Polityk Lewicy podkreślił, że sprawy wolnościowe nie mogą być wykorzystywane do prowadzenia "gierek politycznych". - Nie podoba mi się to, dlatego że to jest naiwność polityczna i takie doraźne sobie granie - powiedział.
- Mówię to wprost, bo nieraz moim młodszym kolegom w parlamencie powtarzam, że jeżeli chcą nabrać powagi, to nie muszą codziennie być w telewizji, nie muszą być codziennie w ogniu walki z PiS-em, tylko mogą co jakiś czas pokazać poważny projekt dla Polski - dodał.
Dyduch zaznaczył, że zajęcie się aborcją jest wymierzone w pozostałą część opozycji. - Jest to takie pokazanie, że my tu na opozycji postawimy wszystkich w trudnej sytuacji i niech zagłosują tak jak my, a jak nie, to będziemy mieli pretekst, żeby im mówić, że za Funduszem Odbudowy mogli zagłosować - stwierdził.

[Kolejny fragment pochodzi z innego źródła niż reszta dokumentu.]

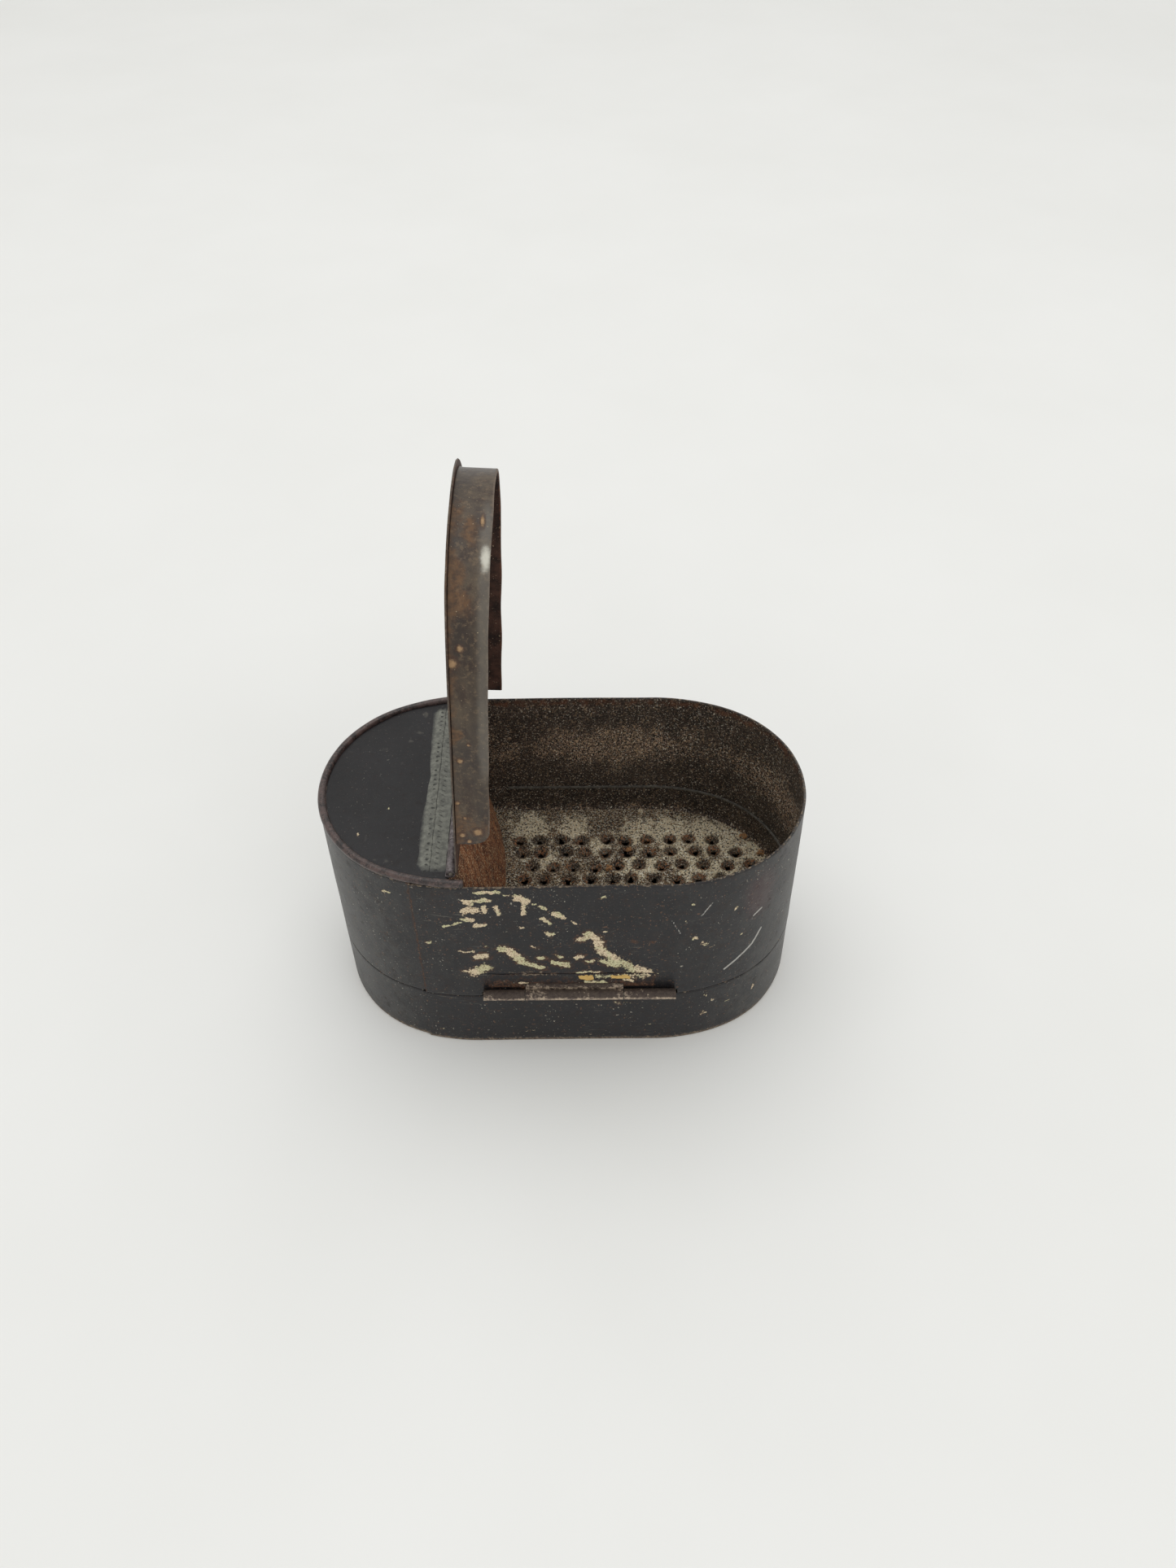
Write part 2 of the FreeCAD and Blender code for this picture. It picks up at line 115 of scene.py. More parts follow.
class Plan:
    """The outline, anticlockwise from the middle of the front: places and outward directions by distance.
    nose_shift moves its right end to the right."""

    def __init__(self, nose_shift=0.0):
        join = math.atan2(ARC_DROP, ARC_RUN)
        quarter = math.pi / 2
        right = STRAIGHT_HALF + nose_shift
        arcs = [
            (right, ARC_DROP, ARC_RADIUS, -quarter, -join),
            (NOSE_X + nose_shift, 0.0, NOSE_RADIUS, -join, join),
            (right, -ARC_DROP, ARC_RADIUS, join, quarter),
            (-STRAIGHT_HALF, -ARC_DROP, ARC_RADIUS, quarter, math.pi - join),
            (-NOSE_X, 0.0, NOSE_RADIUS, math.pi - join, math.pi + join),
            (-STRAIGHT_HALF, ARC_DROP, ARC_RADIUS, math.pi + join, 3 * quarter),
        ]
        rows = [(0.0, -HALF_WIDTH, 0.0, -1.0)]
        for x, y, radius, start, end in arcs:
            for angle in np.linspace(start, end, 90):
                c, s = math.cos(angle), math.sin(angle)
                rows.append((x + radius * c, y + radius * s, c, s))
        rows.append(rows[0])
        self.rows = np.array(rows)
        steps = np.hypot(*np.diff(self.rows[:, :2], axis=0).T)
        self.distance = np.concatenate([[0.0], np.cumsum(steps)])
        self.length = self.distance[-1]

    def at(self, distance):
        """x, y and the outward direction's x, y at these distances."""
        wrapped = np.mod(distance, self.length)
        return [np.interp(wrapped, self.distance, self.rows[:, k]) for k in range(4)]

    def where(self, x, back=False):
        """The distance at which the front, or the back, of the outline passes x."""
        far = np.where((self.rows[:, 1] > 0) == back, 0.0, 1e6)
        k = int(np.argmin(np.abs(self.rows[:, 0] - x) + far))
        return self.distance[k]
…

Pod koniec kwietnia przedstawiciele Lewicy doszli do porozumienia z premierem Mateuszem Morawieckim w sprawie wpisania ich postulatów do Krajowego Planu Odbudowy (dokument określa sposób wydatkowania środków z Funduszu Odbudowy). Tydzień później klub Lewicy głosował wspólnie z PiS-em za ratyfikacją FO. Rozmowy z rządem oraz porozumienie ostro krytykowali politycy Koalicji Obywatelskiej. Politykom Lewicy zarzucano "rozbicie jedności na opozycji" i "pójście na układ z rządem". Podczas głosowania ws. ratyfikacji FO Koalicja Obywatelska wstrzymała się od głosu.
Lewica ogłosiła pod koniec ubiegłego tygodnia, że chce na najbliższym posiedzeniu Sejmu (19-21 maja) zająć się projektami ustaw w sprawie praw kobiet i aborcji. Projekty przewidują legalizację aborcji do 12. tygodnia ciąży, depenalizację pomocy przy aborcji oraz zapewnienie opieki zdrowotnej i pomocy materialnej w okresie ciąży.
- Lewica zawsze stała po stronie praw kobiet i dzisiaj po tej części socjalnej chcemy wyborcom jasno przypomnieć, kto ma przygotowane akty prawne na rzecz kobiet - powiedział Krzysztof Gawkowski, szef klubu Lewicy.